## Task statement
Reproduce the listing below without any change.

━━━ Provided data

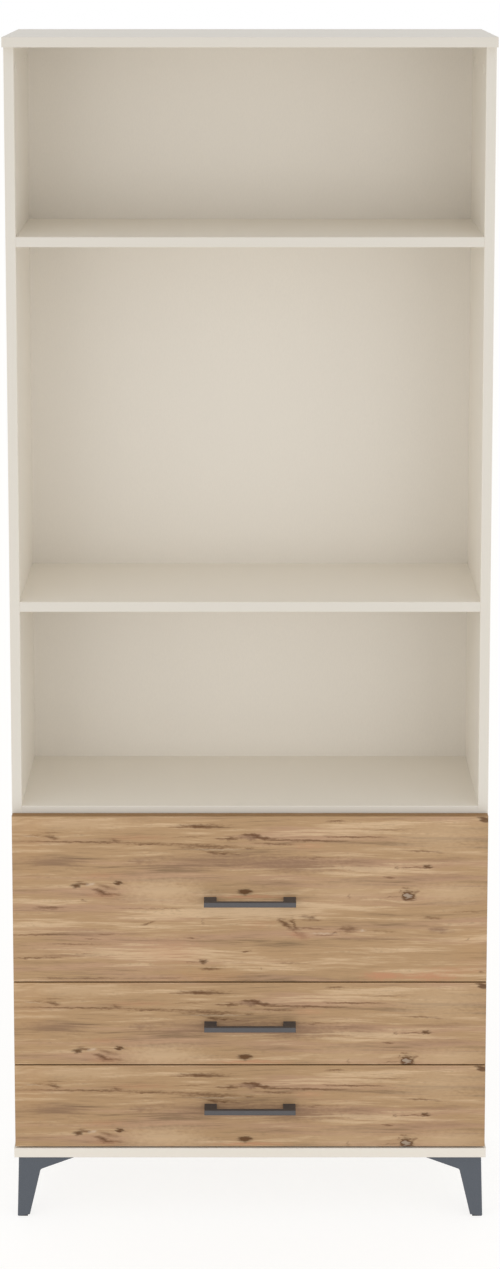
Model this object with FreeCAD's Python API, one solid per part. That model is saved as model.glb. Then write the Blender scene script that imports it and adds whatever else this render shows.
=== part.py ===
import FreeCAD, Part
import math
import os

from FreeCAD import Vector

# Bookcase with three open compartments over three drawers.
# Millimetres. X to the right, Y to the rear, Z up. The origin is on the floor, under the middle
# of the whole piece, its handles included. The drawers face -Y.

# Overall size
WIDTH = 770.0               # top and bottom panels
DEPTH = 300.0               # drawer faces to the rear edge
HEIGHT = 1930.0
LEG_HEIGHT = 104.0
HANDLE_PROJECTION = 26.0    # handles stand out from the drawer faces

# Boards
BOARD = 16.0                # laminated particle board
SIDE_INSET = 1.0            # the sides stand in from the ends of the top and bottom panels
HARDBOARD = 3.0             # back panel and drawer floors
GROOVE_DEPTH = 8.0
GROOVE_PLAY = 0.3
BACK_INSET = 22.5           # rear edge of the sides to the rear face of the back panel
EDGE_RADIUS = 0.8           # rounded edge banding

# Heights of the upper faces of the fixed boards
DECK_TOP = 692.0
MIDDLE_SHELF_TOP = 1029.0
UPPER_SHELF_TOP = 1616.0

# Drawers, from the lowest up
FRONT_HEIGHTS = (138.5, 138.5, 277.0)
FRONT_GAP = 2.0             # between two fronts
LOWEST_FRONT_LIFT = 3.0     # over the bottom panel
FRONT_INSET = 2.0           # ends of the fronts, in from the ends of the bottom panel
FRONT_PLAY = 2.5            # fronts to the front edges of the sides
BOX_HEIGHTS = (100.0, 100.0, 180.0)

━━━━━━

## Result
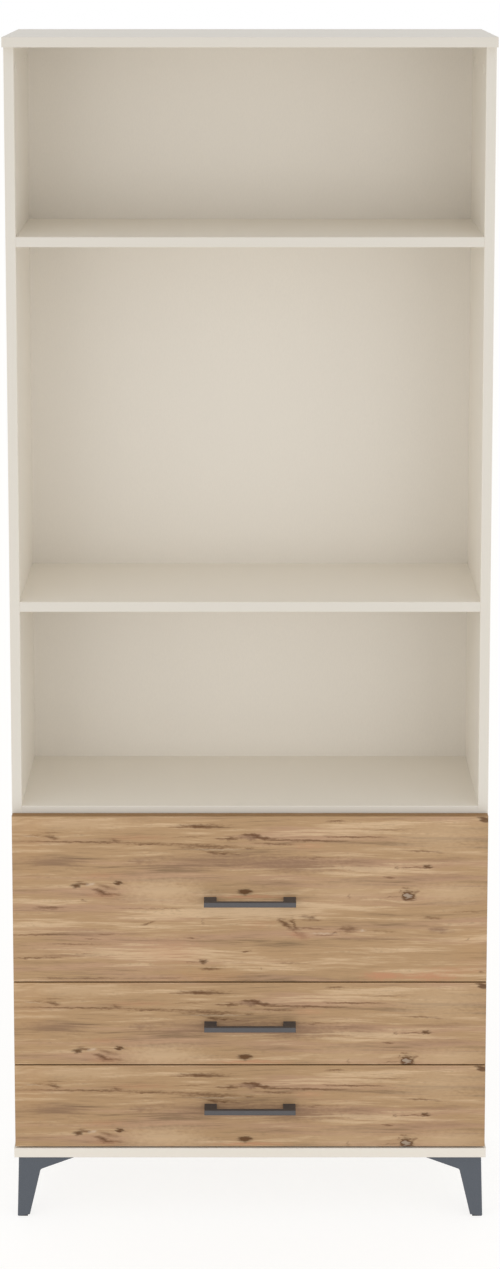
Model this object with FreeCAD's Python API, one solid per part. That model is saved as model.glb. Then write the Blender scene script that imports it and adds whatever else this render shows.
=== part.py ===
import FreeCAD, Part
import math
import os

from FreeCAD import Vector

# Bookcase with three open compartments over three drawers.
# Millimetres. X to the right, Y to the rear, Z up. The origin is on the floor, under the middle
# of the whole piece, its handles included. The drawers face -Y.

# Overall size
WIDTH = 770.0               # top and bottom panels
DEPTH = 300.0               # drawer faces to the rear edge
HEIGHT = 1930.0
LEG_HEIGHT = 104.0
HANDLE_PROJECTION = 26.0    # handles stand out from the drawer faces

# Boards
BOARD = 16.0                # laminated particle board
SIDE_INSET = 1.0            # the sides stand in from the ends of the top and bottom panels
HARDBOARD = 3.0             # back panel and drawer floors
GROOVE_DEPTH = 8.0
GROOVE_PLAY = 0.3
BACK_INSET = 22.5           # rear edge of the sides to the rear face of the back panel
EDGE_RADIUS = 0.8           # rounded edge banding

# Heights of the upper faces of the fixed boards
DECK_TOP = 692.0
MIDDLE_SHELF_TOP = 1029.0
UPPER_SHELF_TOP = 1616.0

# Drawers, from the lowest up
FRONT_HEIGHTS = (138.5, 138.5, 277.0)
FRONT_GAP = 2.0             # between two fronts
LOWEST_FRONT_LIFT = 3.0     # over the bottom panel
FRONT_INSET = 2.0           # ends of the fronts, in from the ends of the bottom panel
FRONT_PLAY = 2.5            # fronts to the front edges of the sides
BOX_HEIGHTS = (100.0, 100.0, 180.0)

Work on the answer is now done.